Author: Douglas Bulloch
Posted on: Forbes, March 26th, 2017



In a time of political upsets, perhaps the least surprising political development yet has been the emergence of Carrie Lam as the new Chief Executive of Hong Kong Special Administrative Region, People’s Republic of China. The process by which this took place was through aggregating the votes of 1,194 Hong Kong notables in what was referred to as an «election,» though that should be taken under advisement.

The two prominent candidates, Carrie Lam and John Tsang were both described as «non-partisan» and examining their policy commitments could have left the undecided voter even more undecided. The key political question concerning the method for the future selection of the Chief Executive (the catalyst for the 2013 «yellow umbrella» protests) attracted similar positions from both candidates. Each proposed a cautious approach with plenty of consultation, but both nonetheless indicated that Beijing’s proposals cannot be ignored. The outlier was the third candidate, Woo Kwok-Hing, who advocated an expanding nomination committee, eventually to include over 3 million voters by 2032.

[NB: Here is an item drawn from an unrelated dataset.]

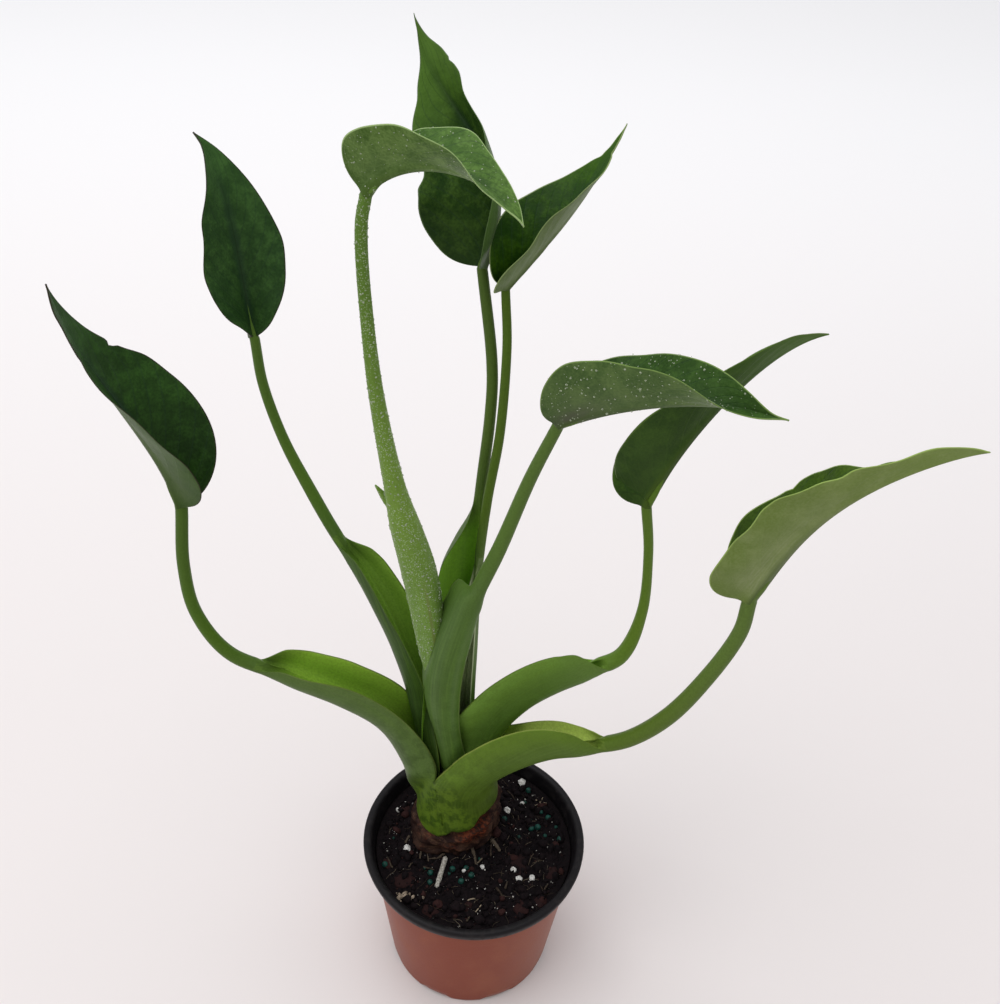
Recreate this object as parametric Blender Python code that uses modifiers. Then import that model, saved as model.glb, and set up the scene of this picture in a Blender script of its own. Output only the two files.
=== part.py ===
"""A tiny dancer alocasia in a nursery pot: pot, soil, corm, eight stalks, eight blades and soil grains.

Sizes are in millimetres and angles in degrees; MM turns a size into metres.
The origin is the middle of the pot's foot, on the surface that the pot stands on, with +Z up.
Headings turn anticlockwise from +X, seen from above.
"""
import math
from dataclasses import dataclass

import bmesh
import bpy
from mathutils import Matrix, Vector

MM = 0.001
COLLECTION_NAME = "potted_tiny_dancer_alocasia"
GAP = 0.3

# Pot
POT_HEIGHT = 80.4
RIM_RADIUS = 52.5
FOOT_RADIUS = 39.3
WALL_TOP_RADIUS = 48.4
WALL_TOP_HEIGHT = 77.5
WALL_THICKNESS = 1.4
FLOOR_THICKNESS = 2.0
RIM_SKIRT_HEIGHT = 5.2
RIM_SHEET = 1.3
RIM_ROUND = 0.9
POT_SEGMENTS = 48
FOOT_NOTCHES = 8
NOTCH_WIDTH = 13.0
NOTCH_REACH = 3.0
NOTCH_HEIGHT = 2.2
NOTCH_TURN = 22.5
DRAIN_HOLES = 6
DRAIN_RADIUS = 3.0
DRAIN_RING_RADIUS = 22.0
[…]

What do the Hong Kong people think?

Gauging public opinion is a hazardous task in Hong Kong, but small sample polls (here’s one conducted by HKU) indicated in advance that public support was strongest for John Tsang, the former finance minister. Studying his policy commitments leaves few clues to why this was exactly, as there really wasn’t much between him and Beijing’s acknowledged favorite, Carrie Lam. Although herein lies the biggest clue. The third candidate, Woo Kwok-Hing, proposed the more radical policy initiatives, but given both that he came in last, and was regarded as the least popular, it would appear there was little appetite for real change at any level of Hong Kong society. Hong Kong people are commercially minded realists for the most part, and much as they may mistrust Beijing, boat rocking does not come easily to them.

If it is not policy differences that drove this «selection» it more likely came down to whether the electors were content for their choice to be the consequence of a «strong suggestion» from Beijing. And clearly, given the result, they were. Hong Kong is one of the world’s richest cities after all, and China could easily make life very difficult for its richest and most influential citizens. But the public backing for John Tsang also revealed a level of discontent among the people of Hong Kong over Beijing’s increasing interference in Hong Kong’s affairs, supposedly protected by the «One Country, Two Systems» framework.

Indeed, there was little in Tsang’s policy platform that would be regarded as remotely controversial. He is a fairly standard, business friendly figure, of a sort that Beijing might easily have found easy to work with. However, Beijing had spoken, and Hong Kong is expected to tow the line.

Identity politics?

Since the 2013 protests, the conventional political observer would be hard pressed to identify a clear program of political action that could clarify and explain the prevailing discontent in Hong Kong. There is a widespread desire for more democracy, but also plenty of opposition to this suggestion. Instead, dispute seems to centre on the tougher question of identity, of whether Hong Kong is distinct from China, or just a small part of a centralizing whole. During the protests, the old colonial flag made a brief appearance, but did not catch on as a symbol of anything in particular. Today however, the phrase «Hong Kong is not China» makes a frequent appearance on protest signs, but again, seems to express an idea of Hong Kong in terms of what it is not, rather than a sense of what it really means to be a citizen of Hong Kong.


This idea of being caught between worlds was neatly captured in a series of football games between Hong Kong and China in 2015, where the Hong Kong fans committed the unpardonable sin of booing the Chinese national anthem. Afterwards, some Chinese commentators openly suggested that Hong Kong should have let China win as it would be unpatriotic to do otherwise.

Layers of Symbolism

John Tsang, however, regularly attends football matches and unlike CY Leung–the incumbent Chief Executive–is happy to cheer for Hong Kong, even against China, thus incurring the disapproval of the more nationalist elements of the Chinese media. So far as anyone can tell, this simple act of defiance is probably what explains Tsang’s popularity.

Although, therefore, Jon Tsang’s relative appeal seems to be largely symbolic, Carrie Lam’s victory is even more so. An uninspiring figure, but crucially supported by Beijing, secured the votes of 777–a number with a symbolic significance altogether more amusing–of Hong Kong’s richest and most influential citizens, all happy to symbolically remind the population of their own, very real, impotence.